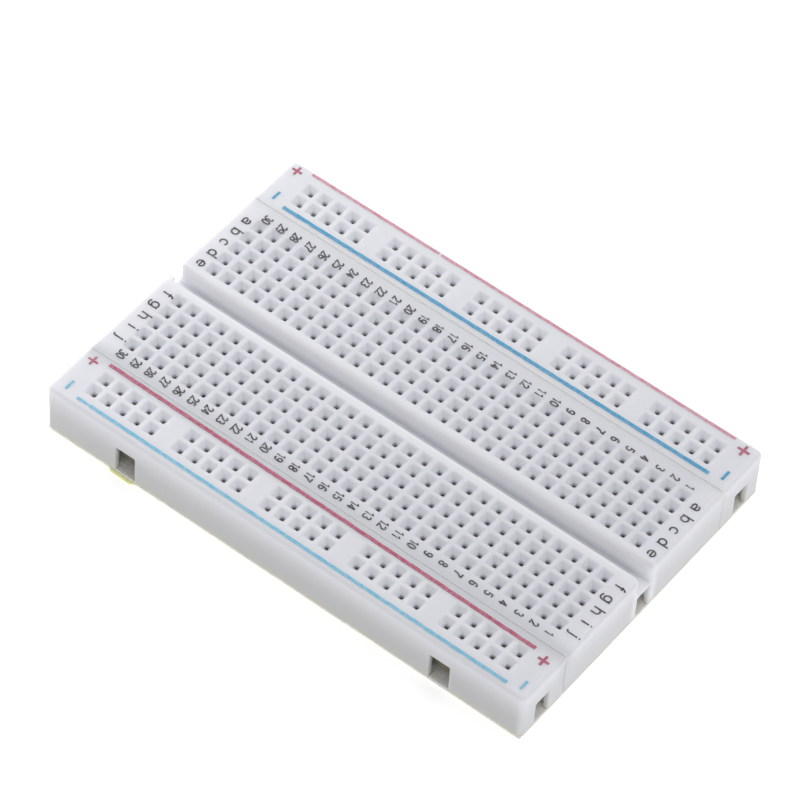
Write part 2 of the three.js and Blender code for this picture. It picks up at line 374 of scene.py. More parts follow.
def recess_plastic():
    """The same ABS inside the sockets, matt from the mould's cores, with painted shade: mottled dark at
    the roof, lighter down the back wall and in the socket at the +X end.
    """
    shader = Shader("socket_painted_shade", IOR=1.5)
    # Painted shade: mottled dark at the roof, lighter down the back wall to its foot, and lighter in
    # the socket at the +X end.
    shade_mottle = shader.patches((1.1, 1.1, 1.1), 0.35, 0.7, detail=4)
    roof = shader.mix(shade_mottle, (0.23, 0.22, 0.17), (0.18, 0.17, 0.13))
    at_end = shader.remap(shader.coordinate("X"), END_X - 5, END_X - 3)
    roof = shader.mix(at_end, roof, (0.72, 0.71, 0.62))
    depth = shader.remap(shader.coordinate("Z"), BASE_Z - 0.3, BASE_Z + 1.3)
    shader.colour(shader.mix(depth, (0.64, 0.63, 0.59), roof))
    shader.roughness(shader.patches((3, 3, 3), 0.3, 0.7, 0.6, 0.8))
    shader.bump((shader.noise((9, 9, 9)), 0.01))
    return shader.material


def spring_metal():
    """Nickel-plated phosphor bronze strip with rolling lines."""
    shader = Shader("plated_spring_metal", Metallic=1.0)
    tarnish = shader.patches((0.5, 0.5, 0.5), 0.4, 0.72, detail=4)
    shader.colour(shader.mix(tarnish, (0.78, 0.76, 0.72), (0.62, 0.56, 0.46)))
    lines = shader.noise((1.2, 1.2, 22), detail=4)
    shader.roughness(shader.remap(lines, 0.3, 0.7, 0.2, 0.42))
    shader.bump((lines, 0.004), (shader.noise((4, 4, 4), detail=2), 0.01))
    return shader.material


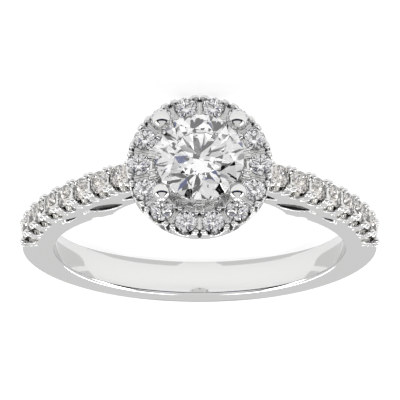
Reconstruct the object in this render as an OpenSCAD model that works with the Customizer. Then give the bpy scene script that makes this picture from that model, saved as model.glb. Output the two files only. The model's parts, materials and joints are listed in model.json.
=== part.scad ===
// Halo ring in white gold: a round brilliant in four ball prongs, a round halo of small stones
// round it, and a row of stones up each shoulder. It lies on its side, as a ring does on a table.
// Millimetres. The mounting is drawn round the finger axis (Z), with the head towards -Y.

/* [Finger] */
// Diameter of the finger hole
finger_d = 17.3; // [15.3:0.1:21]

/* [Band] */
// Radial thickness of the band
band_t = 1.86; // [1.5:0.02:2.2]
// Width of the band at the shoulders
shoulder_w = 1.66; // [1.5:0.02:2]
// Width of the band at its bottom
bottom_w = 2.16; // [1.7:0.02:2.6]
// Radius of the band's rounded outer edges
edge_r = 0.45; // [0.2:0.01:0.6]

/* [Shoulders] */
// Diameter of a shoulder stone
row_stone_d = 1.34; // [1.2:0.01:1.4]
// Distance between shoulder stones along the row
row_pitch = 1.7; // [1.6:0.01:1.8]
// How much higher the row stands above the band where it meets the halo
row_rise = 2.3; // [1.8:0.05:2.8]
// Angle from the head to the first shoulder stone
row_start = 21.5; // [20:0.5:24]
// Angle from the head at which the shoulder starts to rise
rise_start = 84; // [78:1:88]

/* [Head] */
// Diameter of the centre stone
centre_d = 5.15; // [4.8:0.05:5.3]
// Height of the centre stone's girdle over the finger hole
centre_lift = 6.75; // [6.5:0.05:7.5]
// Diameter of the wire of a prong
prong_d = 0.8; // [0.7:0.02:0.9]
// Diameter of a prong's ball tip
prong_ball_d = 1.08; // [0.96:0.02:1.16]

/* [Halo] */
// Diameter of a halo stone
halo_stone_d = 1.28; // [1.15:0.01:1.32]
// Radius of the circle that the halo stones stand on
halo_circle_r = 3.5; // [3.45:0.01:3.7]
// Metal outside the halo stones
halo_rim = 0.08; // [0.05:0.01:0.15]
// Height of the halo's wall
halo_wall_h = 1.02; // [0.95:0.01:1.2]
// Depth of the halo stones below the centre stone
halo_drop = 1.36; // [1.2:0.02:1.5]

/* [Setting] */
// Clearance between a stone and its seat
seat_gap = 0.02; // [0.01:0.005:0.03]
// Diameter of the beads along the shoulders
row_bead_d = 0.38; // [0.3:0.01:0.4]
// Diameter of the beads round the halo
halo_bead_d = 0.36; // [0.3:0.01:0.38]
// Width of the notch cut between two beads
notch_w = 0.3; // [0.2:0.01:0.34]

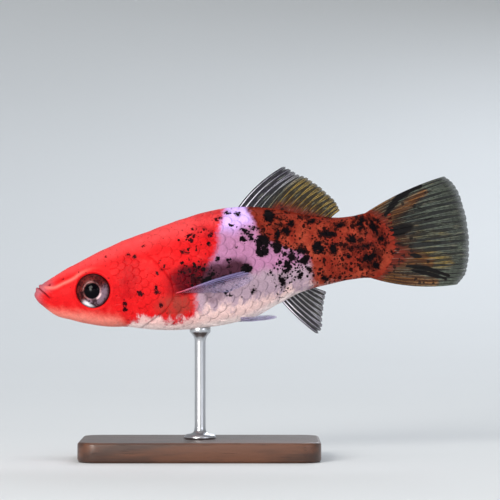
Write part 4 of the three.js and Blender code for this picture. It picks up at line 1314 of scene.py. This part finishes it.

## Required task
Copy every line verbatim.

## Written response
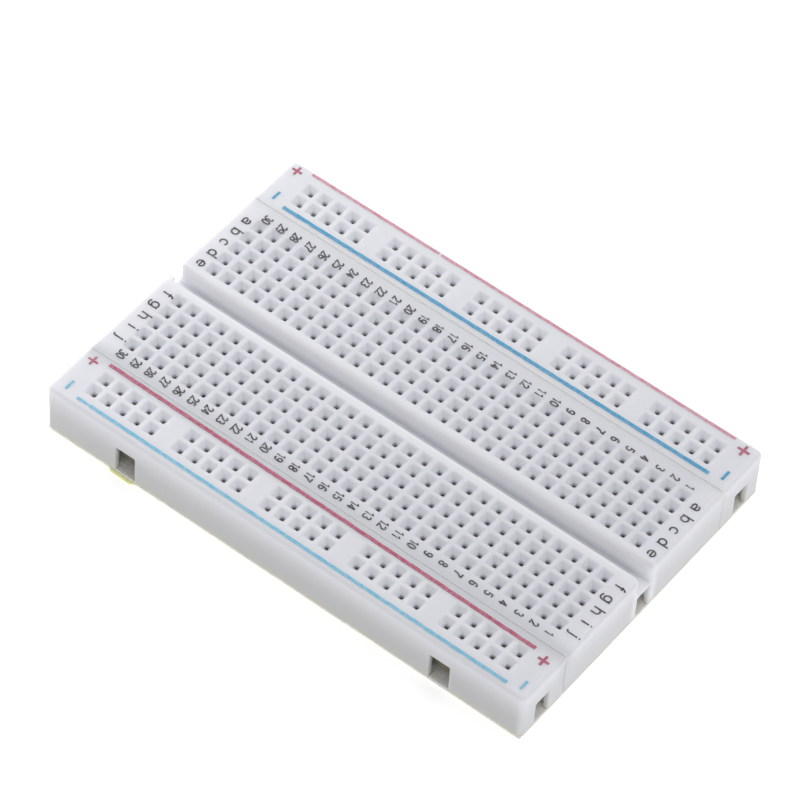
Write part 2 of the three.js and Blender code for this picture. It picks up at line 374 of scene.py. More parts follow.
def recess_plastic():
    """The same ABS inside the sockets, matt from the mould's cores, with painted shade: mottled dark at
    the roof, lighter down the back wall and in the socket at the +X end.
    """
    shader = Shader("socket_painted_shade", IOR=1.5)
    # Painted shade: mottled dark at the roof, lighter down the back wall to its foot, and lighter in
    # the socket at the +X end.
    shade_mottle = shader.patches((1.1, 1.1, 1.1), 0.35, 0.7, detail=4)
    roof = shader.mix(shade_mottle, (0.23, 0.22, 0.17), (0.18, 0.17, 0.13))
    at_end = shader.remap(shader.coordinate("X"), END_X - 5, END_X - 3)
    roof = shader.mix(at_end, roof, (0.72, 0.71, 0.62))
    depth = shader.remap(shader.coordinate("Z"), BASE_Z - 0.3, BASE_Z + 1.3)
    shader.colour(shader.mix(depth, (0.64, 0.63, 0.59), roof))
    shader.roughness(shader.patches((3, 3, 3), 0.3, 0.7, 0.6, 0.8))
    shader.bump((shader.noise((9, 9, 9)), 0.01))
    return shader.material


def spring_metal():
    """Nickel-plated phosphor bronze strip with rolling lines."""
    shader = Shader("plated_spring_metal", Metallic=1.0)
    tarnish = shader.patches((0.5, 0.5, 0.5), 0.4, 0.72, detail=4)
    shader.colour(shader.mix(tarnish, (0.78, 0.76, 0.72), (0.62, 0.56, 0.46)))
    lines = shader.noise((1.2, 1.2, 22), detail=4)
    shader.roughness(shader.remap(lines, 0.3, 0.7, 0.2, 0.42))
    shader.bump((lines, 0.004), (shader.noise((4, 4, 4), detail=2), 0.01))
    return shader.material


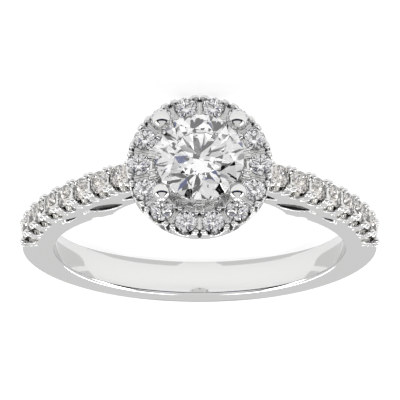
Reconstruct the object in this render as an OpenSCAD model that works with the Customizer. Then give the bpy scene script that makes this picture from that model, saved as model.glb. Output the two files only. The model's parts, materials and joints are listed in model.json.
=== part.scad ===
// Halo ring in white gold: a round brilliant in four ball prongs, a round halo of small stones
// round it, and a row of stones up each shoulder. It lies on its side, as a ring does on a table.
// Millimetres. The mounting is drawn round the finger axis (Z), with the head towards -Y.

/* [Finger] */
// Diameter of the finger hole
finger_d = 17.3; // [15.3:0.1:21]

/* [Band] */
// Radial thickness of the band
band_t = 1.86; // [1.5:0.02:2.2]
// Width of the band at the shoulders
shoulder_w = 1.66; // [1.5:0.02:2]
// Width of the band at its bottom
bottom_w = 2.16; // [1.7:0.02:2.6]
// Radius of the band's rounded outer edges
edge_r = 0.45; // [0.2:0.01:0.6]

/* [Shoulders] */
// Diameter of a shoulder stone
row_stone_d = 1.34; // [1.2:0.01:1.4]
// Distance between shoulder stones along the row
row_pitch = 1.7; // [1.6:0.01:1.8]
// How much higher the row stands above the band where it meets the halo
row_rise = 2.3; // [1.8:0.05:2.8]
// Angle from the head to the first shoulder stone
row_start = 21.5; // [20:0.5:24]
// Angle from the head at which the shoulder starts to rise
rise_start = 84; // [78:1:88]

/* [Head] */
// Diameter of the centre stone
centre_d = 5.15; // [4.8:0.05:5.3]
// Height of the centre stone's girdle over the finger hole
centre_lift = 6.75; // [6.5:0.05:7.5]
// Diameter of the wire of a prong
prong_d = 0.8; // [0.7:0.02:0.9]
// Diameter of a prong's ball tip
prong_ball_d = 1.08; // [0.96:0.02:1.16]

/* [Halo] */
// Diameter of a halo stone
halo_stone_d = 1.28; // [1.15:0.01:1.32]
// Radius of the circle that the halo stones stand on
halo_circle_r = 3.5; // [3.45:0.01:3.7]
// Metal outside the halo stones
halo_rim = 0.08; // [0.05:0.01:0.15]
// Height of the halo's wall
halo_wall_h = 1.02; // [0.95:0.01:1.2]
// Depth of the halo stones below the centre stone
halo_drop = 1.36; // [1.2:0.02:1.5]

/* [Setting] */
// Clearance between a stone and its seat
seat_gap = 0.02; // [0.01:0.005:0.03]
// Diameter of the beads along the shoulders
row_bead_d = 0.38; // [0.3:0.01:0.4]
// Diameter of the beads round the halo
halo_bead_d = 0.36; // [0.3:0.01:0.38]
// Width of the notch cut between two beads
notch_w = 0.3; // [0.2:0.01:0.34]

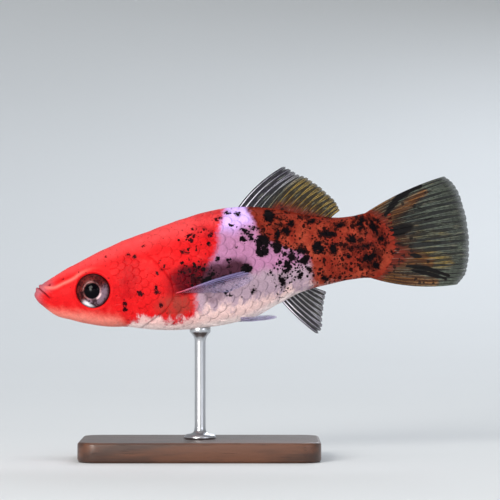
Write part 4 of the three.js and Blender code for this picture. It picks up at line 1314 of scene.py. This part finishes it.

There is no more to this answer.